(begin)
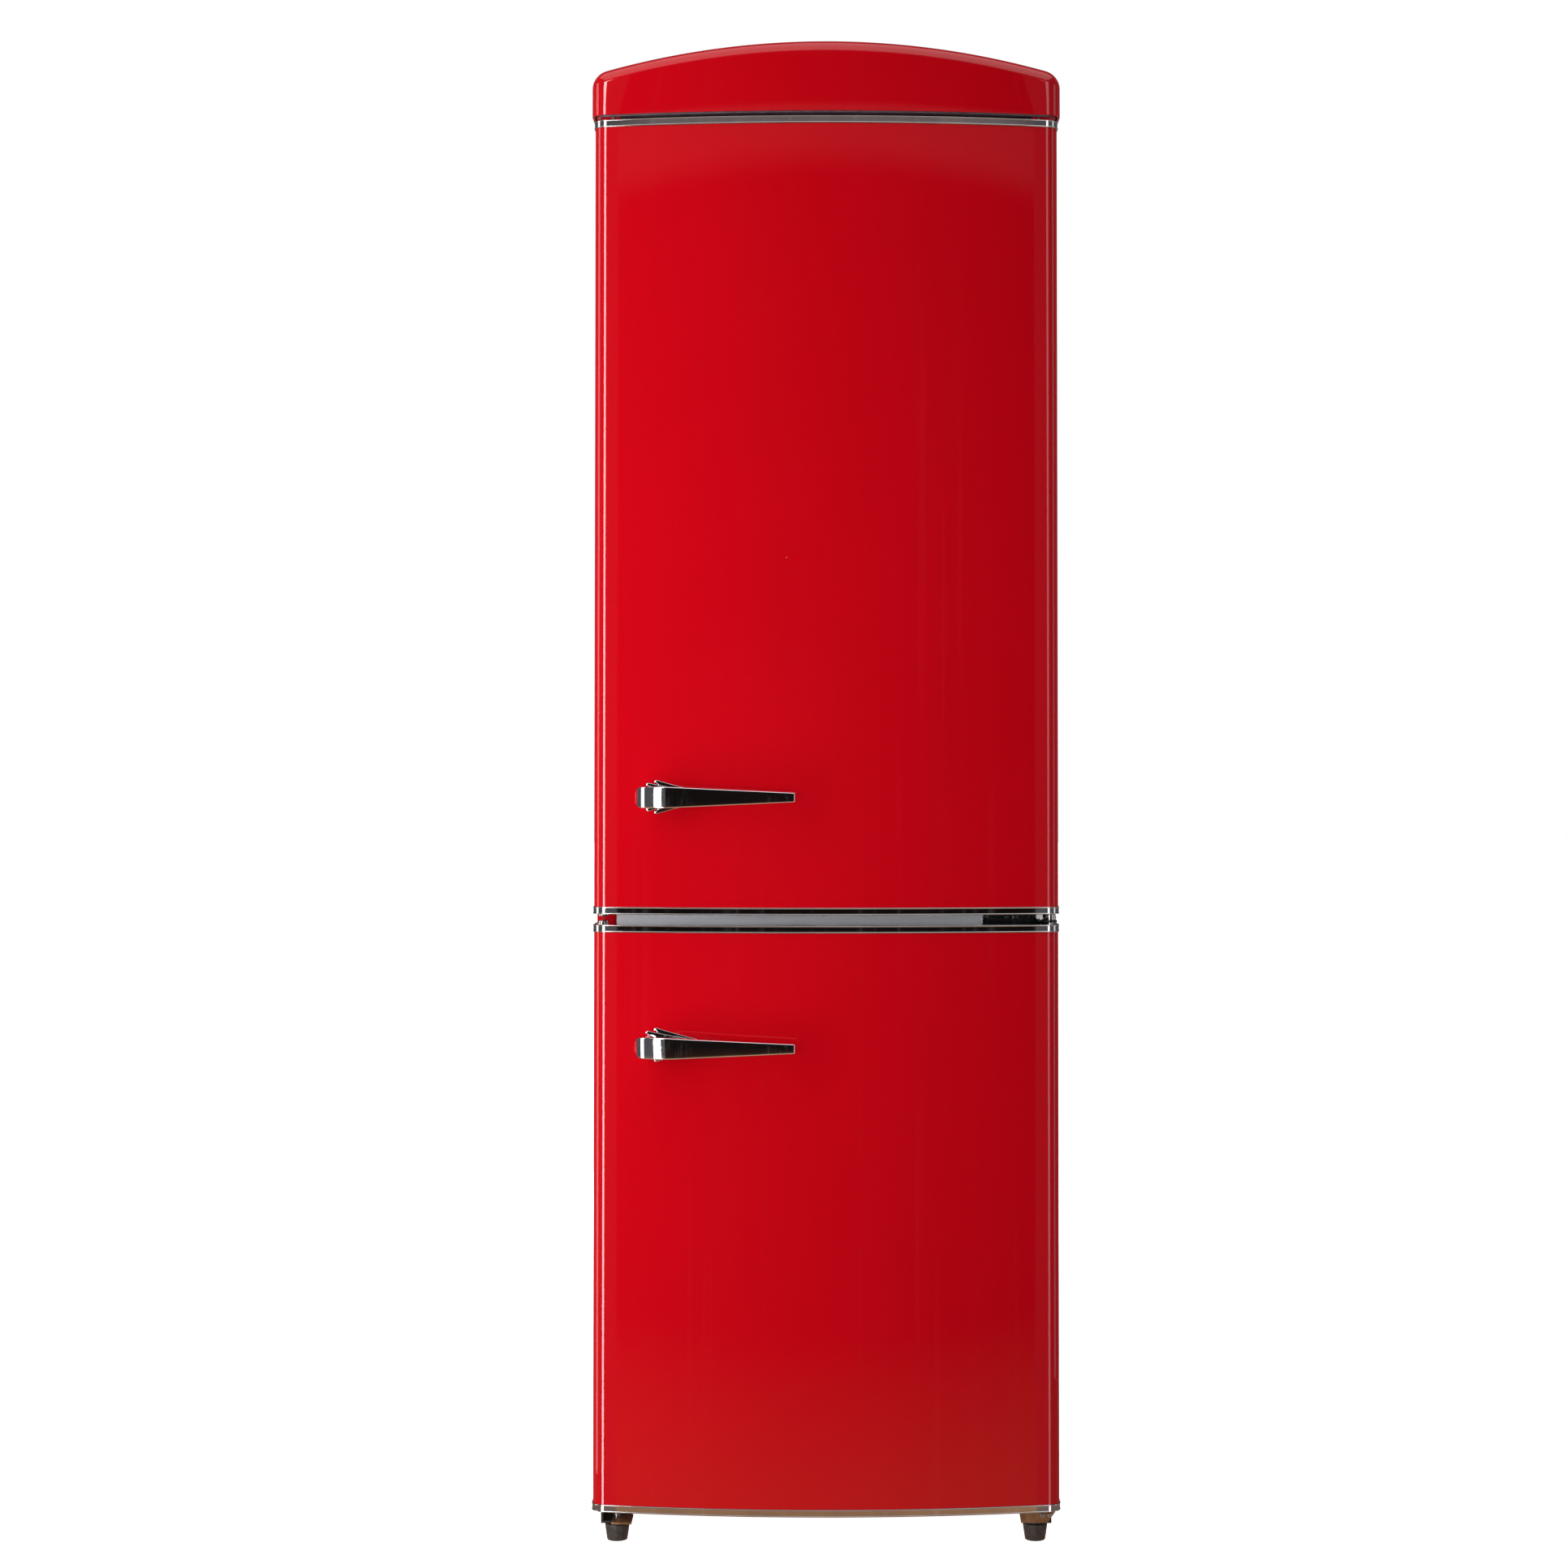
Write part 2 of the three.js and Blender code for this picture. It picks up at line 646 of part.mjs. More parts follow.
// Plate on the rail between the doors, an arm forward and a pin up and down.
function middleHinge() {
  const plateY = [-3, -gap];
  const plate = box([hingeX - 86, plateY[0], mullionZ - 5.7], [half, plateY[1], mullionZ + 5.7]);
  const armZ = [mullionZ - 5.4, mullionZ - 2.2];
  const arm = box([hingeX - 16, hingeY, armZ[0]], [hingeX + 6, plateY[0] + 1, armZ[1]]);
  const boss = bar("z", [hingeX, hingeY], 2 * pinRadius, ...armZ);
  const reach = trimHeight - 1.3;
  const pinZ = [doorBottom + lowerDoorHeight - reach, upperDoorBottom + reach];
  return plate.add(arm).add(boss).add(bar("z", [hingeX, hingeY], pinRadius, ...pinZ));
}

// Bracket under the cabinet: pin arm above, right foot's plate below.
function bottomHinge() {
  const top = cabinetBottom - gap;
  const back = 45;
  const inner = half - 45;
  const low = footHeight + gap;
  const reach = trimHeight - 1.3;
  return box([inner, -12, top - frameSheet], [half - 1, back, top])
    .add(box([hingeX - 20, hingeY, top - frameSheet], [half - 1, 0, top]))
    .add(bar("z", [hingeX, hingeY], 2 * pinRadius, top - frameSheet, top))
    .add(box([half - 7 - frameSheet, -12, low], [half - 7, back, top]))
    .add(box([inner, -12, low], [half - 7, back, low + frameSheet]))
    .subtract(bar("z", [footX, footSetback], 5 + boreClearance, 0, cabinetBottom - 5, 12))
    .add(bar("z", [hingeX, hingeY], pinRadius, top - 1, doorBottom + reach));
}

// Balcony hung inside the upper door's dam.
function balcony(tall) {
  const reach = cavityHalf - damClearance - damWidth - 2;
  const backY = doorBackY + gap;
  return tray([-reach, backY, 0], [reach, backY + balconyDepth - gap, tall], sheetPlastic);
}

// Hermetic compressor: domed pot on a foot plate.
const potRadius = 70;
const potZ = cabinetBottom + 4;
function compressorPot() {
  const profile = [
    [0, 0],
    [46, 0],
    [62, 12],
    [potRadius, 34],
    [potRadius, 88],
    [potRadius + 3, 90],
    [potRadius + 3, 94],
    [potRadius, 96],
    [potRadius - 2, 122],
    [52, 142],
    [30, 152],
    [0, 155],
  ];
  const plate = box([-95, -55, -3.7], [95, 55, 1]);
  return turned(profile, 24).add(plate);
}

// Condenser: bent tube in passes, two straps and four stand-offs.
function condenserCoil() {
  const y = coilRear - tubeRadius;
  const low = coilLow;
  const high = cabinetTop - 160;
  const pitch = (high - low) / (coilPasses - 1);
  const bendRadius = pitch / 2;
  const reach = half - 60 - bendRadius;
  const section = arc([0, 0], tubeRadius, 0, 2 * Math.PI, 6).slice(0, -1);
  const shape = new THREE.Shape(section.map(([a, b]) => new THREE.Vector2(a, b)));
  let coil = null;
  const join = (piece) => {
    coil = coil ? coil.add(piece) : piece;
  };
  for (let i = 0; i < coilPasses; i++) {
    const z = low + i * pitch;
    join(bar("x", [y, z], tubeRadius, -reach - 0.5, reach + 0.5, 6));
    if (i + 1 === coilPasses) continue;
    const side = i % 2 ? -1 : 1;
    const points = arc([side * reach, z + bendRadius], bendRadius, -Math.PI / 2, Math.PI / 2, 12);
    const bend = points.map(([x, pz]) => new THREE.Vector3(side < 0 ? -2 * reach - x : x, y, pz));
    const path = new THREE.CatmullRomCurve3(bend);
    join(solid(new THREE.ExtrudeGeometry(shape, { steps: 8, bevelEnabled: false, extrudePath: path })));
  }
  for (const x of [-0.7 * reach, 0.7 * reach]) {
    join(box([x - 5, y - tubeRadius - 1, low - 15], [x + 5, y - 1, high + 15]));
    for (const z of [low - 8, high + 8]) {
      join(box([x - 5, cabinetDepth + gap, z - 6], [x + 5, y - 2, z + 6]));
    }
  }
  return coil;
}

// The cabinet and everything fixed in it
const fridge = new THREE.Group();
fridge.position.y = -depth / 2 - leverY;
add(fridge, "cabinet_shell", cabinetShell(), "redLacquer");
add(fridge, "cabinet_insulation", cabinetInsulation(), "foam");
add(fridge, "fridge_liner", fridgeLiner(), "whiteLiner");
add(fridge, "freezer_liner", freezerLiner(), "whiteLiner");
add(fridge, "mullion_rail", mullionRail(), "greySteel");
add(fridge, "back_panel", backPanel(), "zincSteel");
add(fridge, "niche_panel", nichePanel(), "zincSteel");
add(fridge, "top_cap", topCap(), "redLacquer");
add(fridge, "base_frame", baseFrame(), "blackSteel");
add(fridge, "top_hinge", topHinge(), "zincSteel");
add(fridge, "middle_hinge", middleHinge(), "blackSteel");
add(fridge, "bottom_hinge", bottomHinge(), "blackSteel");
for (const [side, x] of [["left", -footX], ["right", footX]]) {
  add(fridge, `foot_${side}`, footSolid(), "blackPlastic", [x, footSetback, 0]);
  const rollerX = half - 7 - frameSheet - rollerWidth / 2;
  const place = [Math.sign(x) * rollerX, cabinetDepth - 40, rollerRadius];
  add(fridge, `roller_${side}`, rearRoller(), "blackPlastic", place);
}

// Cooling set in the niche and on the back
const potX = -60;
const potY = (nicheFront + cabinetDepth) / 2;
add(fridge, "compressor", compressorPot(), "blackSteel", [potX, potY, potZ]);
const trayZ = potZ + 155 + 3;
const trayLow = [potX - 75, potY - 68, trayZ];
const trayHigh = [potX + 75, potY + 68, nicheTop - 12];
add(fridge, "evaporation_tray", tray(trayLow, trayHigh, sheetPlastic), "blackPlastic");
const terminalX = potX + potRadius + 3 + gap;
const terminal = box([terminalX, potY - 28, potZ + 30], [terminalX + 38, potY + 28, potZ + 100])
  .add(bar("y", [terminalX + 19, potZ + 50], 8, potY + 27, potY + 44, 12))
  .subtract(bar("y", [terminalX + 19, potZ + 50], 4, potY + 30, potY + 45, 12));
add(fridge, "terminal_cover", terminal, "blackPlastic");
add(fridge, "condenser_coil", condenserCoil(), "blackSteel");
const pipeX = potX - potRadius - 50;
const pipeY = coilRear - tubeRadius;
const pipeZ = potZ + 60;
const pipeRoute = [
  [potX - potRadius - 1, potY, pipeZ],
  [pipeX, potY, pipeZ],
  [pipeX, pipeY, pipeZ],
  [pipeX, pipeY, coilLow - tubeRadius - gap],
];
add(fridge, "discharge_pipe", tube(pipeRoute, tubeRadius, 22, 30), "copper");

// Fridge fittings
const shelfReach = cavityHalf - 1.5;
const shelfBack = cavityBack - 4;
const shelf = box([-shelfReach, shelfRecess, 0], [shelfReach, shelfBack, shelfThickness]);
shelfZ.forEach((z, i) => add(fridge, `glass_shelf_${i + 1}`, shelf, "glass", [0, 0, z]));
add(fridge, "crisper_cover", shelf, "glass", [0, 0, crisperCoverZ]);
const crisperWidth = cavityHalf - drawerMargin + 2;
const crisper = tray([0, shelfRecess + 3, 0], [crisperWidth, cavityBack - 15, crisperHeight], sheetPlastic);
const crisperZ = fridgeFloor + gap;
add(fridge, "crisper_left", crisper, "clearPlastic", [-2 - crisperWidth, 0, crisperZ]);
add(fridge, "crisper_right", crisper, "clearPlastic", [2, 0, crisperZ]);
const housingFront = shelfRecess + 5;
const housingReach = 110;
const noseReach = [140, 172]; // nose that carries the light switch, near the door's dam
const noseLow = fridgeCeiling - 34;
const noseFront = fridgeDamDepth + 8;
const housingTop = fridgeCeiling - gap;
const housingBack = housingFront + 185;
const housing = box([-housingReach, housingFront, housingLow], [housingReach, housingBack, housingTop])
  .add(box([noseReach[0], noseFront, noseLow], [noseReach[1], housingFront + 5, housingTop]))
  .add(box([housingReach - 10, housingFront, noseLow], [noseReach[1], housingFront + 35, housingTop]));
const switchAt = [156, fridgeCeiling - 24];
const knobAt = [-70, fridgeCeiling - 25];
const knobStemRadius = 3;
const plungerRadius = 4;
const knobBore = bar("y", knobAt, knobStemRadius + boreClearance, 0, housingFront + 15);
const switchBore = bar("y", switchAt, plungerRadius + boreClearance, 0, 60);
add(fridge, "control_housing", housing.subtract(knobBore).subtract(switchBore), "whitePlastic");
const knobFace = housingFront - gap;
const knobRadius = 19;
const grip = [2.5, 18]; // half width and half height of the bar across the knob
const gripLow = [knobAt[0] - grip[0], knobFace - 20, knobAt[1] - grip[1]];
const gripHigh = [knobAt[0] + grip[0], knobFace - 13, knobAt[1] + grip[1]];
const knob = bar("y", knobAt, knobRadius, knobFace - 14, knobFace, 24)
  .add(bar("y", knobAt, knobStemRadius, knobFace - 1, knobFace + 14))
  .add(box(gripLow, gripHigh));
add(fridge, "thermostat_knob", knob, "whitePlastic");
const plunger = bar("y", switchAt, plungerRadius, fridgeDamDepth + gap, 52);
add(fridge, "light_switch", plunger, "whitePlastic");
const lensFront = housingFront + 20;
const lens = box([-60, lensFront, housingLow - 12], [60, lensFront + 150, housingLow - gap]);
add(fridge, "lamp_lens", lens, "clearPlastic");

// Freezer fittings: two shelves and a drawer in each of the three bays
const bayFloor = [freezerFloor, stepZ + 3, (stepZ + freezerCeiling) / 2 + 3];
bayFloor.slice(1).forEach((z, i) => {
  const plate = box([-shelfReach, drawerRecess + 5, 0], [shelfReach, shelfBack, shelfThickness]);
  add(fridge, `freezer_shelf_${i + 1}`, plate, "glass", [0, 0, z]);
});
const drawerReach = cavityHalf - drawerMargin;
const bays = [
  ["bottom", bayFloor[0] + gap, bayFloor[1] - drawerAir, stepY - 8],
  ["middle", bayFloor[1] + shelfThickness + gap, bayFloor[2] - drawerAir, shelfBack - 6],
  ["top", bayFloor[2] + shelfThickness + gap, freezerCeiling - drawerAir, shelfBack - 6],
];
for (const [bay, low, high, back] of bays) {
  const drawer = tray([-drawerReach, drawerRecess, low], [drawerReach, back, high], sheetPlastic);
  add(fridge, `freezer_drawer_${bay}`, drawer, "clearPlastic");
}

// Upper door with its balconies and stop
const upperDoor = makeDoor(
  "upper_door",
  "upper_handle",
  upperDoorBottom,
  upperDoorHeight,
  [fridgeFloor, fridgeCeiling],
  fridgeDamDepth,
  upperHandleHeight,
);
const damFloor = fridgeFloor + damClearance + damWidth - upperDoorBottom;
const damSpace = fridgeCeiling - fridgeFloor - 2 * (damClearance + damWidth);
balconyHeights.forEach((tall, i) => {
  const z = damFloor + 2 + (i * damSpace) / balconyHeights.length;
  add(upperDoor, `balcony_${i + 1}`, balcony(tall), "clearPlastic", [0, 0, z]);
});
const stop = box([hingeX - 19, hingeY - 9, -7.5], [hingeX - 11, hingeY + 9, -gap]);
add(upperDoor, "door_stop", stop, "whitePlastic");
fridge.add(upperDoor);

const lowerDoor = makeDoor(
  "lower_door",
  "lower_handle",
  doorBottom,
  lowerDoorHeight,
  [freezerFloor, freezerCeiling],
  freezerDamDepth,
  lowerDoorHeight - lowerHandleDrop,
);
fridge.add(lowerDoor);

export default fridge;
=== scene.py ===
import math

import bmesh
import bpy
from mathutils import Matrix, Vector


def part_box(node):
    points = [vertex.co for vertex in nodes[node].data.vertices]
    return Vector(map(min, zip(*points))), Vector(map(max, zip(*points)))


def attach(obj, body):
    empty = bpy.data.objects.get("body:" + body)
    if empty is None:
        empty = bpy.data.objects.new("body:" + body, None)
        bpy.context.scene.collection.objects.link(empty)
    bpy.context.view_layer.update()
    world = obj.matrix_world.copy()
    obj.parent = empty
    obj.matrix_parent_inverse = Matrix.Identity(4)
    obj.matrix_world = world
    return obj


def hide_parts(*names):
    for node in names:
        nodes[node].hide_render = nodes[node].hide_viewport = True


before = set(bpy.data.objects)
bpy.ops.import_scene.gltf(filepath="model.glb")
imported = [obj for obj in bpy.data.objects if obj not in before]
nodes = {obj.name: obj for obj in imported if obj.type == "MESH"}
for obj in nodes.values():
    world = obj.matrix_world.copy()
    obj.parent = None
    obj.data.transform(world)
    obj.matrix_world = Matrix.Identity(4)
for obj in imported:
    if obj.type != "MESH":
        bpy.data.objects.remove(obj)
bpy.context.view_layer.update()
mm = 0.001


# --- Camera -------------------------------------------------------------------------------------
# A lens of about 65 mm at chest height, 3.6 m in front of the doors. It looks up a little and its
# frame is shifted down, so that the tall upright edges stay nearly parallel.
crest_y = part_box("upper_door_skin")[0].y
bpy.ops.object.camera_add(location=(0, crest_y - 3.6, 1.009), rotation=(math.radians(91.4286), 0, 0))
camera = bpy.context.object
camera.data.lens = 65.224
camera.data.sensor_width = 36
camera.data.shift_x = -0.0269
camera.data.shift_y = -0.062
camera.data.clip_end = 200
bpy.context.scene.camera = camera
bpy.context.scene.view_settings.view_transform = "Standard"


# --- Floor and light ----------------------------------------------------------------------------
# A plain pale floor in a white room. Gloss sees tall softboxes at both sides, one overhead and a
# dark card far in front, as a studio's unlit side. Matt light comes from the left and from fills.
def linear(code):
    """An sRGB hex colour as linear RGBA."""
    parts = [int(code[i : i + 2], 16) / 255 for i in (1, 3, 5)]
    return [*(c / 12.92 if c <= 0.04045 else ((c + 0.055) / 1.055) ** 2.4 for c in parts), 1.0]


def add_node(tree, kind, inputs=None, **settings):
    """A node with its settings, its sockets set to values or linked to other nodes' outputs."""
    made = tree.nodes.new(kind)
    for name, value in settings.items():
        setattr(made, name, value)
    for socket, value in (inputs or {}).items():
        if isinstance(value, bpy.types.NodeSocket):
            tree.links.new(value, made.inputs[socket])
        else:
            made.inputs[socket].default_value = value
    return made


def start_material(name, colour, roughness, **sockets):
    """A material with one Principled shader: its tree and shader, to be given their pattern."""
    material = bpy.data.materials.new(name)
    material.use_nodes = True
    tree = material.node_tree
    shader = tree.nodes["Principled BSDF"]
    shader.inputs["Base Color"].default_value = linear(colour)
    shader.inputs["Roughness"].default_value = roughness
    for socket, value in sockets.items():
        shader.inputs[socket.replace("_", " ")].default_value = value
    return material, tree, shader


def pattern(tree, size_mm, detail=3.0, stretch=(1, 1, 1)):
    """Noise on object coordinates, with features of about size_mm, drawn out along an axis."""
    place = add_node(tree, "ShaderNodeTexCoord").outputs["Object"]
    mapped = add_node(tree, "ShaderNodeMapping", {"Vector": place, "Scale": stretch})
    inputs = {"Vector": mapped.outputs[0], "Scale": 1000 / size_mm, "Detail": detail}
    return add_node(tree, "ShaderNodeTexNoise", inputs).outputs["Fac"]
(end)
> WRITTEN TASK: Starting at the line that holds "fridge.add(upperDoor);", copy each line exactly and stop after the line that holds "if empty is".

> CORRECT ANSWER:
fridge.add(upperDoor);

const lowerDoor = makeDoor(
  "lower_door",
  "lower_handle",
  doorBottom,
  lowerDoorHeight,
  [freezerFloor, freezerCeiling],
  freezerDamDepth,
  lowerDoorHeight - lowerHandleDrop,
);
fridge.add(lowerDoor);

export default fridge;
=== scene.py ===
import math

import bmesh
import bpy
from mathutils import Matrix, Vector


def part_box(node):
    points = [vertex.co for vertex in nodes[node].data.vertices]
    return Vector(map(min, zip(*points))), Vector(map(max, zip(*points)))


def attach(obj, body):
    empty = bpy.data.objects.get("body:" + body)
    if empty is None:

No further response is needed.